A PRODUCTION POSSIBILITY CUVRE: It is a curve which depicts all possible combination of two goods that an economy can produce with the utilization of available resources and technique of production. It is an important tool to solve central economic problem. It is also known as transformation curve or production possibility frontier.
LABOUR-INTENSIVE TECHNOLOGY: When goods are produced using large quantity of labor and only a very few simple machines it is L I technology.
The degree of labor intensity is typically measured in proportion to the amount of capital required to produce the goods or services; the higher the proportion of labor costs required, the more labor intensive the business.
CAPITAL-INTENSIVE TECHNOLOGY: Under this technique, capital is used more than labour. That is investment in purchase, maintenance, and amortization of capital equipment is more than labour.It is C I technology.
CAUSES OF ECONOMIC PROBLEM:
i) Scarcity of resources
ii) Unlimited wants
iii) Limited resources having alternate uses (Scarcity= a state of being in short supply) (Alternate = happen/do by turns /; alternate uses = other uses)
Features of resources -1) limited 2) alternate uses
Features of wants – 1) unlimited 2) recurring 3) can be satisfied by using goods and services.
CENTRAL ECONOMIC PROBLEMS
i) Allocation of resources
a)What to produce and of what quality :-consumer goods or capital goods, war time goods or peace time goods
b)How to produce:- technology –capital intensive or labour intensive
c)For whom to produce:- functional distribution or personal distribution
ii). Efficient Utilization of resources-no wastage- no over utilization nor underutilization. Economic efficiency refers to efficiency in production and efficiency in distribution.

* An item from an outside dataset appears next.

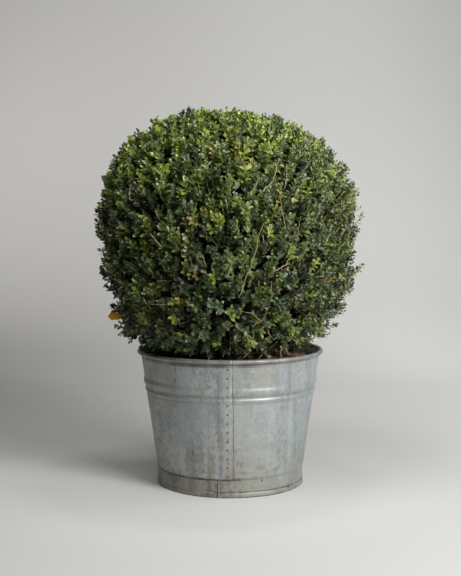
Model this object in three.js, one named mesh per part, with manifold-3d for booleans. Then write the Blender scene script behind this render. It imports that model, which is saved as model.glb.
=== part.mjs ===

iii.) Growth of resources:-It refers to increase in productivity of resources through improvement in technology.
(Allocation = the act of sharing something/ an amount of resources allowed or assigned for something)
SCARCITY OF RESOURCES: Scarcity of resources means shortage of resources in relation to their demand.
OPPORTUNITY COST: It is the cost of next best alternative foregone.